__What needs to be done__.
Go through the listing and write out all of it exactly.
======== Working data
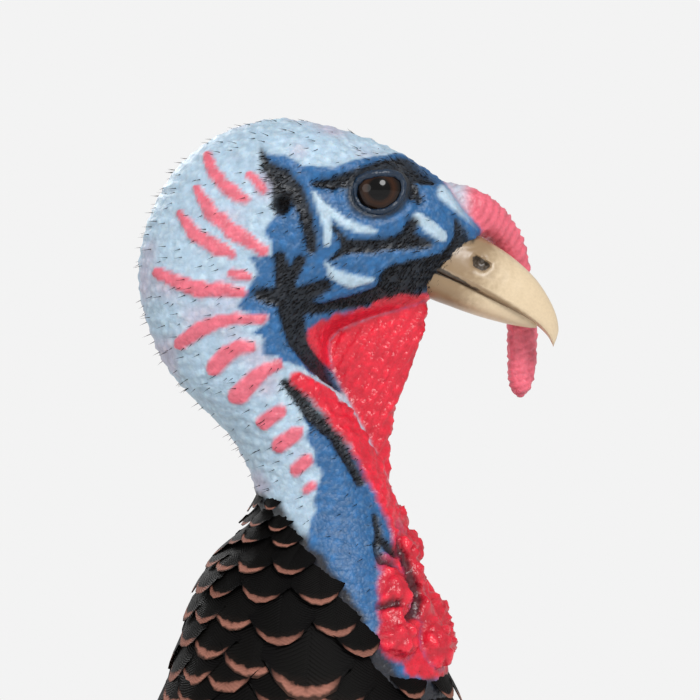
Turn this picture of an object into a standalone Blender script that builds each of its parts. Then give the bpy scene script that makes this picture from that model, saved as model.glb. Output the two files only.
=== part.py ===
"""Adult male wild turkey (Meleagris gallopavo), standing at rest: a still, life-size model.

The bird faces +X with its left side at +Y, and stands on the floor at Z = 0. The origin is the middle
of its outline on the floor. Lengths are in metres. The outer form is that of the feathers; each
region that a person would name is a separate solid, parted from its neighbours by a thin gap.

Head, neck, trunk and rump are one lofted form, modelled whole and then sliced. Each of its rings
joins a point of the upper outline (crown, nape, back) to one of the lower outline (chin, throat,
breast, belly), so the rings fan round the throat and round the hollow of the back.
"""

import math
from typing import NamedTuple

import bmesh
import bpy
from mathutils import Matrix, Vector
from mathutils.bvhtree import BVHTree

MM = 0.001
GAP = 0.3 * MM  # the clearance between neighbouring solids

# Driving dimensions, in mm: the body is laid out from a point on the floor between the feet.
MIDDLE_X = -155.0  # the middle of the bird's length, seen from between the feet
EYE_X, EYE_Z = 235.0, 862.0  # the eye's place, which the head is laid out from
EYE_Y, EYE_RADIUS = 11.8, 8.2
BILL_PITCH = math.radians(23)  # how far the bill points below the horizon
FOOT_SPREAD = 66.0  # from the middle plane to each foot
STRIDE = {"left": 14.0, "right": -10.0}  # how far each foot stands forward
HOCK_Z = 172.0
MIDDLE_TOE = 90.0
BEARD_LENGTH = 225.0
TAIL_REACH = 262.0  # the tail feathers' length beyond their coverts

BODY_SIDES = 24  # points round each ring of the body
RINGS_PER_STATION = 2
SIDES = {"right": -1, "left": 1}


class Station(NamedTuple):
    """One ring of a two-line loft: a point of each outline in the XZ plane, and the half width, in mm."""

    place: str
    upper: tuple
    lower: tuple
    half_width: float


# The head and upper neck, from the eye. The rings fan round the throat.
HEAD = (
    Station("bill base", (27.0, -9.5), (14.0, -28.0), 8.6),
    Station("lores", (17.0, 4.0), (6.0, -31.0), 14.0),
    Station("eye", (-3.0, 15.5), (-5.0, -34.5), 18.6),
    Station("crown", (-30.0, 20.5), (-12.0, -38.0), 20.6),
    Station("occiput", (-54.0, 8.5), (-14.0, -42.5), 20.8),
    Station("nape", (-65.5, -19.0), (-12.0, -49.0), 20.2),
    Station("hind neck", (-58.5, -46.0), (-7.0, -58.5), 18.8),
    Station("neck waist", (-39.5, -67.5), (-0.5, -71.0), 17.2),
    Station("hackle line", (-34.5, -85.0), (5.5, -88.0), 18.0),
    Station("ruff", (-48.5, -105.0), (12.0, -107.0), 25.5),
)

# The lower neck and body, from between the feet.
BODY = (
    Station("lower neck", (172.0, 715.0), (262.0, 706.0), 38.0),
    Station("neck root", (146.0, 660.0), (281.0, 632.0), 60.0),
    Station("prow", (104.0, 629.0), (292.0, 540.0), 95.0),
    Station("breast", (52.0, 612.0), (271.0, 444.0), 120.0),
    Station("keel", (-18.0, 591.0), (196.0, 360.0), 134.0),
    Station("belly", (-96.0, 566.0), (75.0, 314.0), 136.0),
    Station("flank", (-174.0, 532.0), (-56.0, 315.0), 124.0),
    Station("vent", (-249.0, 489.0), (-173.0, 344.0), 96.0),
    Station("rump", (-331.0, 444.0), (-284.0, 362.0), 72.0),
    Station("covert tips", (-400.0, 407.0), (-372.0, 362.0), 62.0),
)

# The planes that part the body, each from an upper to a lower point.
FACE_CUT = ((-62.0, -43.0), (-10.0, -55.0))  # from the eye
HACKLE_CUT = ((-34.0, -80.0), (10.0, -116.0))  # from the eye: bare skin above, feathers below
NECK_CUT = ((146.0, 660.0), (281.0, 632.0))
RUMP_CUT = ((-205.0, 516.0), (-103.0, 324.0))

# The folded wing, from its wrist to the tip of its longest primary: the two edges and the thickness.
WING = (
    Station("wrist", (216.0, 552.0), (224.0, 508.0), 6.0),
    Station("shoulder", (186.0, 588.0), (206.0, 452.0), 12.0),
    Station("forearm", (118.0, 601.0), (150.0, 398.0), 15.0),
    Station("elbow", (28.0, 588.0), (62.0, 364.0), 15.5),
    Station("secondaries", (-72.0, 551.0), (-48.0, 357.0), 14.5),
    Station("tertial tips", (-164.0, 506.0), (-150.0, 368.0), 12.5),
    Station("primaries", (-246.0, 461.0), (-240.0, 382.0), 10.0),
    Station("wing tip", (-318.0, 418.0), (-318.0, 396.0), 6.0),
)
WING_EDGE = 4.5  # the wing's thickness along its edges
WING_BEDDING = 7.0  # how far the shell reaches into the trunk before it is cut to fit
COVERT_CUT = ((40.0, 640.0), (-40.0, 330.0))
PRIMARY_CUT = ((-120.0, 560.0), (-215.0, 340.0))

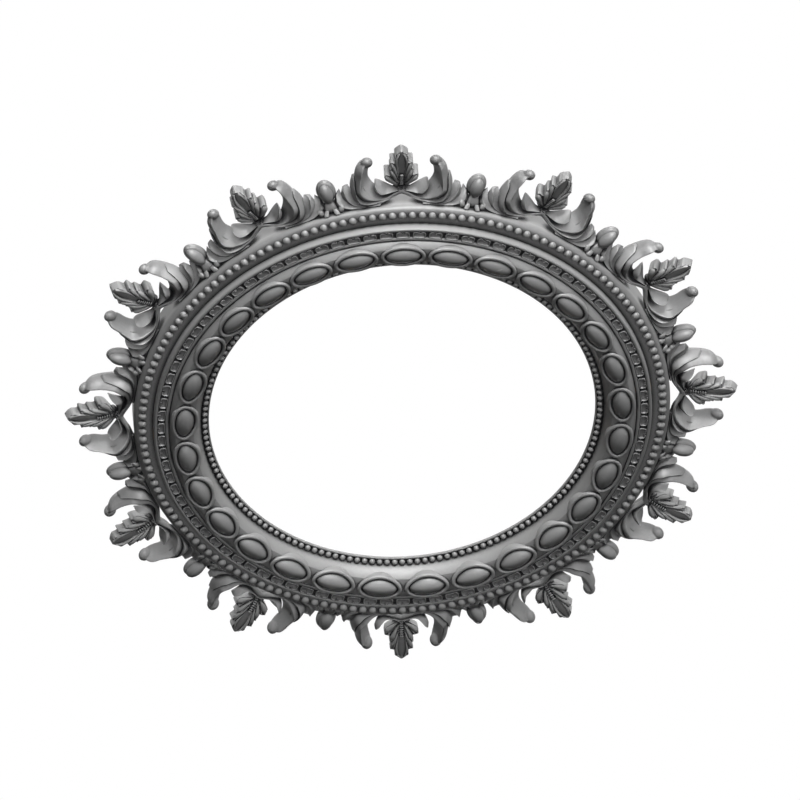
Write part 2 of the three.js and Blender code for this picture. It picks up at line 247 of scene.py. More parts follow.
def bumped(nodes, links, shader, heights, strength, distance):
    bump = nodes.new("ShaderNodeBump")
    bump.inputs["Strength"].default_value = strength
    bump.inputs["Distance"].default_value = distance
    links.new(heights, bump.inputs["Height"])
    links.new(bump.outputs["Normal"], shader.inputs["Normal"])


thick_grey, thin_grey, grain_grey = (0.285, 0.285, 0.285), (0.34, 0.34, 0.34), (0.25, 0.25, 0.252)
# The pale grey below is for worn edges and a painted edge highlight; the near-black is painted shade for the
# hollows.
worn_and_highlight_grey, painted_shade_grey = (0.52, 0.52, 0.517), (0.012, 0.012, 0.013)
shade_reach = 0.006


def grey_paint():
    finish, nodes, links, shader = new_finish("satin_grey_paint")
    place = nodes.new("ShaderNodeTexCoord").outputs["Object"]
    copy = nodes.new("ShaderNodeObjectInfo").outputs["Random"]
    cloud = noise(nodes, links, place, scale=22, detail=4, offset=copy)
    grain = noise(nodes, links, place, scale=420, detail=3, offset=copy)
    speck = noise(nodes, links, place, scale=1500, detail=2, offset=copy)
    ground = mix_colour(nodes, links, remap(nodes, links, cloud, 0.3, 0.7, 0, 1), thick_grey, thin_grey)
    ground = mix_colour(nodes, links, remap(nodes, links, grain, 0.3, 0.7, 0, 0.3), ground, grain_grey)
    edge = nodes.new("ShaderNodeNewGeometry").outputs["Pointiness"]
    # Lighter on the arrises by pointiness: partly paint rubbed thin, partly a painted highlight along the
    # edges.
    worn_and_highlit = mix_colour(nodes, links, remap(nodes, links, edge, 0.515, 0.60, 0, 0.7), ground, worn_and_highlight_grey)
    # Near-black in the hollows by ambient occlusion: painted shade in the creases and under the beads.
    painted_shade = remap(nodes, links, openness(nodes, shade_reach), 0.5, 0.93, 1, 0)
    links.new(mix_colour(nodes, links, painted_shade, worn_and_highlit, painted_shade_grey), shader.inputs["Base Color"])
    links.new(remap(nodes, links, grain, 0.3, 0.7, 0.5, 0.58), shader.inputs["Roughness"])
    shader.inputs["Specular IOR Level"].default_value = 0.14
    bumped(nodes, links, shader, speck, 0.18, 0.00025)
    return finish


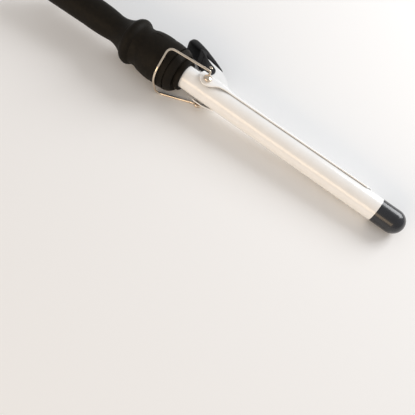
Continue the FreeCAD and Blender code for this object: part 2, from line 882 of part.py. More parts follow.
================
__The completed task__.
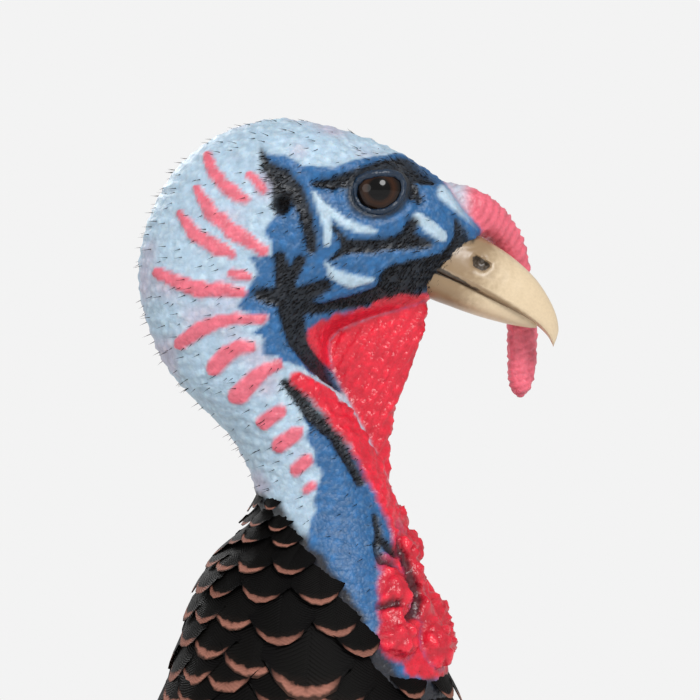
Turn this picture of an object into a standalone Blender script that builds each of its parts. Then give the bpy scene script that makes this picture from that model, saved as model.glb. Output the two files only.
=== part.py ===
"""Adult male wild turkey (Meleagris gallopavo), standing at rest: a still, life-size model.

The bird faces +X with its left side at +Y, and stands on the floor at Z = 0. The origin is the middle
of its outline on the floor. Lengths are in metres. The outer form is that of the feathers; each
region that a person would name is a separate solid, parted from its neighbours by a thin gap.

Head, neck, trunk and rump are one lofted form, modelled whole and then sliced. Each of its rings
joins a point of the upper outline (crown, nape, back) to one of the lower outline (chin, throat,
breast, belly), so the rings fan round the throat and round the hollow of the back.
"""

import math
from typing import NamedTuple

import bmesh
import bpy
from mathutils import Matrix, Vector
from mathutils.bvhtree import BVHTree

MM = 0.001
GAP = 0.3 * MM  # the clearance between neighbouring solids

# Driving dimensions, in mm: the body is laid out from a point on the floor between the feet.
MIDDLE_X = -155.0  # the middle of the bird's length, seen from between the feet
EYE_X, EYE_Z = 235.0, 862.0  # the eye's place, which the head is laid out from
EYE_Y, EYE_RADIUS = 11.8, 8.2
BILL_PITCH = math.radians(23)  # how far the bill points below the horizon
FOOT_SPREAD = 66.0  # from the middle plane to each foot
STRIDE = {"left": 14.0, "right": -10.0}  # how far each foot stands forward
HOCK_Z = 172.0
MIDDLE_TOE = 90.0
BEARD_LENGTH = 225.0
TAIL_REACH = 262.0  # the tail feathers' length beyond their coverts

BODY_SIDES = 24  # points round each ring of the body
RINGS_PER_STATION = 2
SIDES = {"right": -1, "left": 1}


class Station(NamedTuple):
    """One ring of a two-line loft: a point of each outline in the XZ plane, and the half width, in mm."""

    place: str
    upper: tuple
    lower: tuple
    half_width: float


# The head and upper neck, from the eye. The rings fan round the throat.
HEAD = (
    Station("bill base", (27.0, -9.5), (14.0, -28.0), 8.6),
    Station("lores", (17.0, 4.0), (6.0, -31.0), 14.0),
    Station("eye", (-3.0, 15.5), (-5.0, -34.5), 18.6),
    Station("crown", (-30.0, 20.5), (-12.0, -38.0), 20.6),
    Station("occiput", (-54.0, 8.5), (-14.0, -42.5), 20.8),
    Station("nape", (-65.5, -19.0), (-12.0, -49.0), 20.2),
    Station("hind neck", (-58.5, -46.0), (-7.0, -58.5), 18.8),
    Station("neck waist", (-39.5, -67.5), (-0.5, -71.0), 17.2),
    Station("hackle line", (-34.5, -85.0), (5.5, -88.0), 18.0),
    Station("ruff", (-48.5, -105.0), (12.0, -107.0), 25.5),
)

# The lower neck and body, from between the feet.
BODY = (
    Station("lower neck", (172.0, 715.0), (262.0, 706.0), 38.0),
    Station("neck root", (146.0, 660.0), (281.0, 632.0), 60.0),
    Station("prow", (104.0, 629.0), (292.0, 540.0), 95.0),
    Station("breast", (52.0, 612.0), (271.0, 444.0), 120.0),
    Station("keel", (-18.0, 591.0), (196.0, 360.0), 134.0),
    Station("belly", (-96.0, 566.0), (75.0, 314.0), 136.0),
    Station("flank", (-174.0, 532.0), (-56.0, 315.0), 124.0),
    Station("vent", (-249.0, 489.0), (-173.0, 344.0), 96.0),
    Station("rump", (-331.0, 444.0), (-284.0, 362.0), 72.0),
    Station("covert tips", (-400.0, 407.0), (-372.0, 362.0), 62.0),
)

# The planes that part the body, each from an upper to a lower point.
FACE_CUT = ((-62.0, -43.0), (-10.0, -55.0))  # from the eye
HACKLE_CUT = ((-34.0, -80.0), (10.0, -116.0))  # from the eye: bare skin above, feathers below
NECK_CUT = ((146.0, 660.0), (281.0, 632.0))
RUMP_CUT = ((-205.0, 516.0), (-103.0, 324.0))

# The folded wing, from its wrist to the tip of its longest primary: the two edges and the thickness.
WING = (
    Station("wrist", (216.0, 552.0), (224.0, 508.0), 6.0),
    Station("shoulder", (186.0, 588.0), (206.0, 452.0), 12.0),
    Station("forearm", (118.0, 601.0), (150.0, 398.0), 15.0),
    Station("elbow", (28.0, 588.0), (62.0, 364.0), 15.5),
    Station("secondaries", (-72.0, 551.0), (-48.0, 357.0), 14.5),
    Station("tertial tips", (-164.0, 506.0), (-150.0, 368.0), 12.5),
    Station("primaries", (-246.0, 461.0), (-240.0, 382.0), 10.0),
    Station("wing tip", (-318.0, 418.0), (-318.0, 396.0), 6.0),
)
WING_EDGE = 4.5  # the wing's thickness along its edges
WING_BEDDING = 7.0  # how far the shell reaches into the trunk before it is cut to fit
COVERT_CUT = ((40.0, 640.0), (-40.0, 330.0))
PRIMARY_CUT = ((-120.0, 560.0), (-215.0, 340.0))

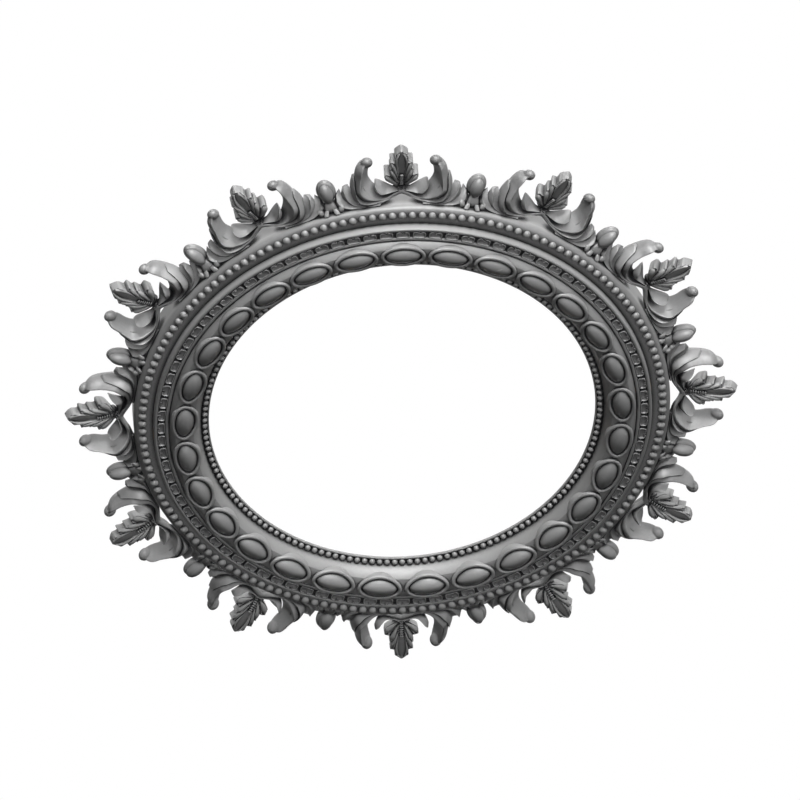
Write part 2 of the three.js and Blender code for this picture. It picks up at line 247 of scene.py. More parts follow.
def bumped(nodes, links, shader, heights, strength, distance):
    bump = nodes.new("ShaderNodeBump")
    bump.inputs["Strength"].default_value = strength
    bump.inputs["Distance"].default_value = distance
    links.new(heights, bump.inputs["Height"])
    links.new(bump.outputs["Normal"], shader.inputs["Normal"])


thick_grey, thin_grey, grain_grey = (0.285, 0.285, 0.285), (0.34, 0.34, 0.34), (0.25, 0.25, 0.252)
# The pale grey below is for worn edges and a painted edge highlight; the near-black is painted shade for the
# hollows.
worn_and_highlight_grey, painted_shade_grey = (0.52, 0.52, 0.517), (0.012, 0.012, 0.013)
shade_reach = 0.006


def grey_paint():
    finish, nodes, links, shader = new_finish("satin_grey_paint")
    place = nodes.new("ShaderNodeTexCoord").outputs["Object"]
    copy = nodes.new("ShaderNodeObjectInfo").outputs["Random"]
    cloud = noise(nodes, links, place, scale=22, detail=4, offset=copy)
    grain = noise(nodes, links, place, scale=420, detail=3, offset=copy)
    speck = noise(nodes, links, place, scale=1500, detail=2, offset=copy)
    ground = mix_colour(nodes, links, remap(nodes, links, cloud, 0.3, 0.7, 0, 1), thick_grey, thin_grey)
    ground = mix_colour(nodes, links, remap(nodes, links, grain, 0.3, 0.7, 0, 0.3), ground, grain_grey)
    edge = nodes.new("ShaderNodeNewGeometry").outputs["Pointiness"]
    # Lighter on the arrises by pointiness: partly paint rubbed thin, partly a painted highlight along the
    # edges.
    worn_and_highlit = mix_colour(nodes, links, remap(nodes, links, edge, 0.515, 0.60, 0, 0.7), ground, worn_and_highlight_grey)
    # Near-black in the hollows by ambient occlusion: painted shade in the creases and under the beads.
    painted_shade = remap(nodes, links, openness(nodes, shade_reach), 0.5, 0.93, 1, 0)
    links.new(mix_colour(nodes, links, painted_shade, worn_and_highlit, painted_shade_grey), shader.inputs["Base Color"])
    links.new(remap(nodes, links, grain, 0.3, 0.7, 0.5, 0.58), shader.inputs["Roughness"])
    shader.inputs["Specular IOR Level"].default_value = 0.14
    bumped(nodes, links, shader, speck, 0.18, 0.00025)
    return finish


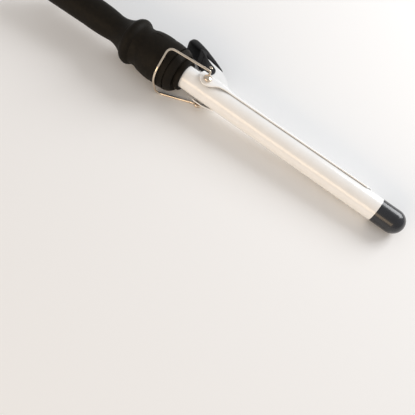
Continue the FreeCAD and Blender code for this object: part 2, from line 882 of part.py. More parts follow.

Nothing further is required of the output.